WHAT IS BEING ASKED: Please output the lines shown below exactly as they appear.
— START THE DATA —
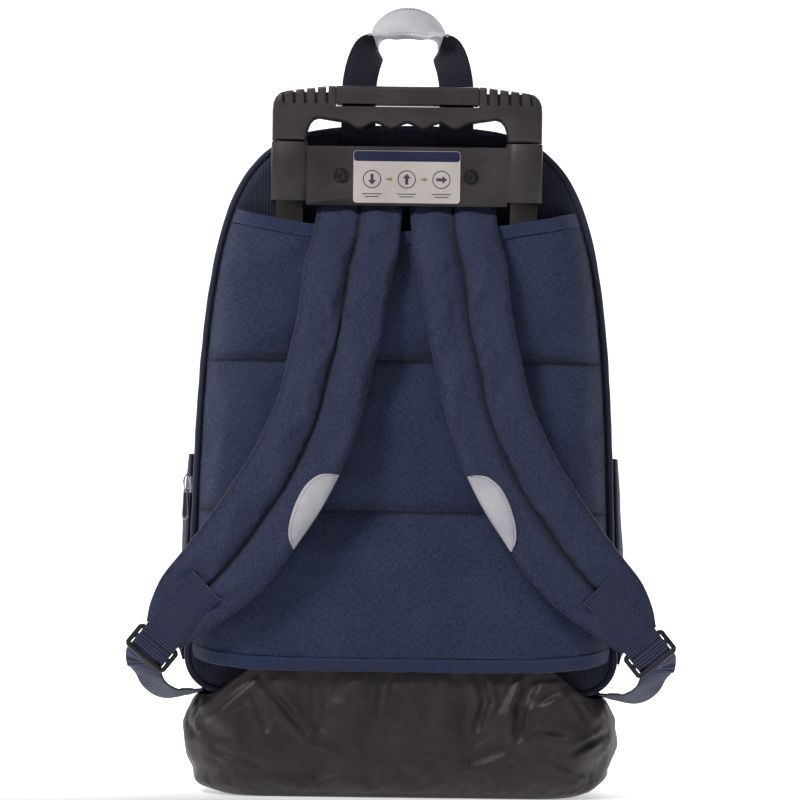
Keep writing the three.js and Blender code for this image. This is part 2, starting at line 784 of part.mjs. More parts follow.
// The webbing patch starts on the strap's face, turns round the first bar and ends behind the strap
function patchRows() {
  const half = webbingThickness / 2;
  const clear = buckleThickness / 2 + gap + half;
  const onStrap = (down) => {
    const place = strapPlace(down, 0.5, 0.5);
    place.y -= gap + half;
    return place;
  };
  const face = buckleThickness / 2;
  const turn = buckleBar + 2 * gap + half;
  const path = [
    onStrap(0.82), onStrap(0.875), onStrap(0.93), onStrap(0.985),
    atBuckle(-gap, clear + 0.6),
    atBuckle(buckleBar * 0.8, clear + gap),
    atBuckle(turn - 0.3, clear - 0.3),
    atBuckle(turn, face),
    atBuckle(turn, -face),
    atBuckle(turn - 0.3, 0.3 - clear),
    atBuckle(buckleBar * 0.8, -clear - gap),
    atBuckle(-gap, -clear - 1),
    atBuckle(-6, -clear - 1.6),
  ];
  return path.map((at) => ({ at, across: barWay }));
}

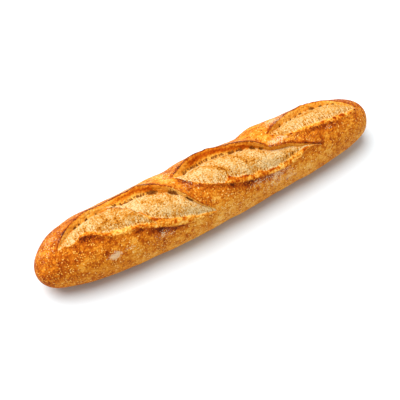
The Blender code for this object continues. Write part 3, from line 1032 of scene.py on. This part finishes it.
        along = add("Math", (add("SeparateXYZ", (field["place"],)), 1 / (self.fibre * MM)), "MULTIPLY")
        across = add("Math", (field["fringe"], 1 / self.fibre_length), "MULTIPLY")
        drawn = {"Vector": add("CombineXYZ", (along, across)), "Scale": 1.0}
        fibres = add("TexNoise", drawn, noise_dimensions="2D", normalize=False)
        close = add("MapRange", (field["fringe"], 9.0, 2.0, 0.0, 0.5))
        tone = add("Math", (fibres, close, tone), "MULTIPLY_ADD")

        # pinholes, sunk by the bump and painted darker as shade
        holes = add("TexVoronoi", pattern(field["bent"], self.pinhole))
        holes = add("MapRange", (holes, 0.3, 0.15, 0.0, 0.35))
        tone = add("Math", (tone, holes), "ADD")
        height = add("Math", (holes, -1.2, field["crumpled"]), "MULTIPLY_ADD")
        return fill_ramp(add("ValToRGB", (tone,)), self.bloom_tones), height


# ---- the studio


@dataclass(frozen=True)
class Studio:
    """A pale floor, a white room, one broad soft light from above and behind, and the camera, in metres."""

    floor_half: float = 4.0
    floor_colour: str = "#E0E6E9"
    room_light: float = 0.5
    key_strength: float = 4.2
    key_spread: float = 58.0  # degrees across
    key_from: tuple = (-0.22, 0.30, 0.93)
    camera_place: tuple = (-0.29185, -0.45783, 0.74849)
    camera_aim: tuple = (-0.01635, -0.00704, 0.025)
    view_angle: float = 26.0

    def floor(self) -> None:
        """A large square under the loaf."""
        h = self.floor_half
        data = bpy.data.meshes.new("floor")
        data.from_pydata([(-h, -h, 0), (h, -h, 0), (h, h, 0), (-h, h, 0)], [], [(0, 1, 2, 3)])
        floor = bpy.data.objects.new("floor", data)
        bpy.context.scene.collection.objects.link(floor)
        made = bpy.data.materials.new("matt_white_paper")
        made.use_nodes = True
        paper = {"Base Color": linear(self.floor_colour), "Roughness": 0.9, "Specular IOR Level": 0.0}
        feed(made.node_tree.nodes["Principled BSDF"], paper)
        data.materials.append(made)

    def aimed(self, data: object, name: str, place: tuple, aim: tuple) -> bpy.types.Object:
        """A lamp or camera that looks at aim and is level across.

        Args:
            data: the lamp or camera.
            name: its name.
            place: where it stands.
            aim: what it looks at.

        Returns:
            Its object.
        """
        made = bpy.data.objects.new(name, data)
        made.location = place
        made.rotation_euler = (Vector(aim) - Vector(place)).to_track_quat("-Z", "Y").to_euler()
        bpy.context.scene.collection.objects.link(made)
        return made

    def lights(self) -> None:
        """The room's even light, seen by the camera as white, and the key light."""
        world = bpy.data.worlds.new("white_room")
        world.use_nodes = True
        seen = add_node(world.node_tree, "LightPath", out="Is Camera Ray")
        strength = add_node(world.node_tree, "MapRange", {"Value": seen, "To Min": self.room_light})
        feed(world.node_tree.nodes["Background"], {"Color": (1, 1, 1, 1), "Strength": strength})
        bpy.context.scene.world = world
        key = bpy.data.lights.new("key", "SUN")
        key.energy = self.key_strength
        key.angle = math.radians(self.key_spread)
        self.aimed(key, "key", self.key_from, (0, 0, 0))

    def camera(self) -> None:
        """The camera, with everything sharp."""
        data = bpy.data.cameras.new("camera")
        data.sensor_width = 36.0
        data.lens = data.sensor_width / 2 / math.tan(math.radians(self.view_angle / 2))
        bpy.context.scene.camera = self.aimed(data, "camera", self.camera_place, self.camera_aim)


def main() -> None:
    """Builds the loaf and the studio."""
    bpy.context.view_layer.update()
    low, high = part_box("loaf")
    Loaf(length=(high[0] - low[0]) / MM).build()
    studio = Studio()
    studio.floor()
    studio.lights()
    studio.camera()
    bpy.context.scene.view_settings.view_transform = "Standard"


if __name__ == "__main__":
    logging.basicConfig(level=logging.INFO)
    main()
— END THE DATA —
TASK SOLUTION:
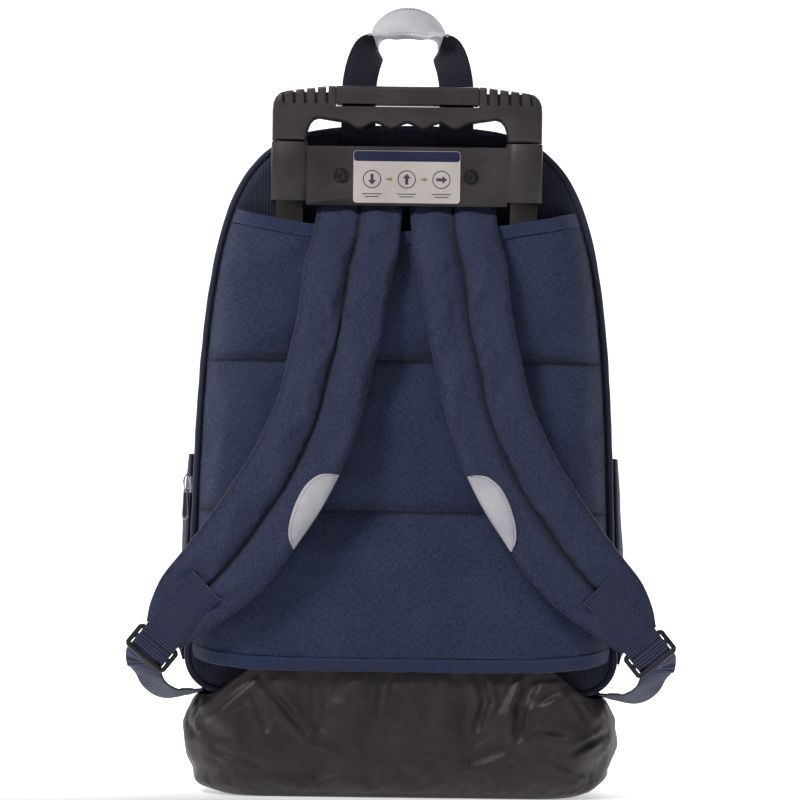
Keep writing the three.js and Blender code for this image. This is part 2, starting at line 784 of part.mjs. More parts follow.
// The webbing patch starts on the strap's face, turns round the first bar and ends behind the strap
function patchRows() {
  const half = webbingThickness / 2;
  const clear = buckleThickness / 2 + gap + half;
  const onStrap = (down) => {
    const place = strapPlace(down, 0.5, 0.5);
    place.y -= gap + half;
    return place;
  };
  const face = buckleThickness / 2;
  const turn = buckleBar + 2 * gap + half;
  const path = [
    onStrap(0.82), onStrap(0.875), onStrap(0.93), onStrap(0.985),
    atBuckle(-gap, clear + 0.6),
    atBuckle(buckleBar * 0.8, clear + gap),
    atBuckle(turn - 0.3, clear - 0.3),
    atBuckle(turn, face),
    atBuckle(turn, -face),
    atBuckle(turn - 0.3, 0.3 - clear),
    atBuckle(buckleBar * 0.8, -clear - gap),
    atBuckle(-gap, -clear - 1),
    atBuckle(-6, -clear - 1.6),
  ];
  return path.map((at) => ({ at, across: barWay }));
}

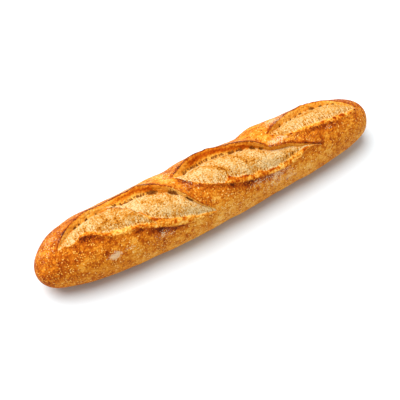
The Blender code for this object continues. Write part 3, from line 1032 of scene.py on. This part finishes it.
        along = add("Math", (add("SeparateXYZ", (field["place"],)), 1 / (self.fibre * MM)), "MULTIPLY")
        across = add("Math", (field["fringe"], 1 / self.fibre_length), "MULTIPLY")
        drawn = {"Vector": add("CombineXYZ", (along, across)), "Scale": 1.0}
        fibres = add("TexNoise", drawn, noise_dimensions="2D", normalize=False)
        close = add("MapRange", (field["fringe"], 9.0, 2.0, 0.0, 0.5))
        tone = add("Math", (fibres, close, tone), "MULTIPLY_ADD")

        # pinholes, sunk by the bump and painted darker as shade
        holes = add("TexVoronoi", pattern(field["bent"], self.pinhole))
        holes = add("MapRange", (holes, 0.3, 0.15, 0.0, 0.35))
        tone = add("Math", (tone, holes), "ADD")
        height = add("Math", (holes, -1.2, field["crumpled"]), "MULTIPLY_ADD")
        return fill_ramp(add("ValToRGB", (tone,)), self.bloom_tones), height


# ---- the studio


@dataclass(frozen=True)
class Studio:
    """A pale floor, a white room, one broad soft light from above and behind, and the camera, in metres."""

    floor_half: float = 4.0
    floor_colour: str = "#E0E6E9"
    room_light: float = 0.5
    key_strength: float = 4.2
    key_spread: float = 58.0  # degrees across
    key_from: tuple = (-0.22, 0.30, 0.93)
    camera_place: tuple = (-0.29185, -0.45783, 0.74849)
    camera_aim: tuple = (-0.01635, -0.00704, 0.025)
    view_angle: float = 26.0

    def floor(self) -> None:
        """A large square under the loaf."""
        h = self.floor_half
        data = bpy.data.meshes.new("floor")
        data.from_pydata([(-h, -h, 0), (h, -h, 0), (h, h, 0), (-h, h, 0)], [], [(0, 1, 2, 3)])
        floor = bpy.data.objects.new("floor", data)
        bpy.context.scene.collection.objects.link(floor)
        made = bpy.data.materials.new("matt_white_paper")
        made.use_nodes = True
        paper = {"Base Color": linear(self.floor_colour), "Roughness": 0.9, "Specular IOR Level": 0.0}
        feed(made.node_tree.nodes["Principled BSDF"], paper)
        data.materials.append(made)

    def aimed(self, data: object, name: str, place: tuple, aim: tuple) -> bpy.types.Object:
        """A lamp or camera that looks at aim and is level across.

        Args:
            data: the lamp or camera.
            name: its name.
            place: where it stands.
            aim: what it looks at.

        Returns:
            Its object.
        """
        made = bpy.data.objects.new(name, data)
        made.location = place
        made.rotation_euler = (Vector(aim) - Vector(place)).to_track_quat("-Z", "Y").to_euler()
        bpy.context.scene.collection.objects.link(made)
        return made

    def lights(self) -> None:
        """The room's even light, seen by the camera as white, and the key light."""
        world = bpy.data.worlds.new("white_room")
        world.use_nodes = True
        seen = add_node(world.node_tree, "LightPath", out="Is Camera Ray")
        strength = add_node(world.node_tree, "MapRange", {"Value": seen, "To Min": self.room_light})
        feed(world.node_tree.nodes["Background"], {"Color": (1, 1, 1, 1), "Strength": strength})
        bpy.context.scene.world = world
        key = bpy.data.lights.new("key", "SUN")
        key.energy = self.key_strength
        key.angle = math.radians(self.key_spread)
        self.aimed(key, "key", self.key_from, (0, 0, 0))

    def camera(self) -> None:
        """The camera, with everything sharp."""
        data = bpy.data.cameras.new("camera")
        data.sensor_width = 36.0
        data.lens = data.sensor_width / 2 / math.tan(math.radians(self.view_angle / 2))
        bpy.context.scene.camera = self.aimed(data, "camera", self.camera_place, self.camera_aim)


def main() -> None:
    """Builds the loaf and the studio."""
    bpy.context.view_layer.update()
    low, high = part_box("loaf")
    Loaf(length=(high[0] - low[0]) / MM).build()
    studio = Studio()
    studio.floor()
    studio.lights()
    studio.camera()
    bpy.context.scene.view_settings.view_transform = "Standard"


if __name__ == "__main__":
    logging.basicConfig(level=logging.INFO)
    main()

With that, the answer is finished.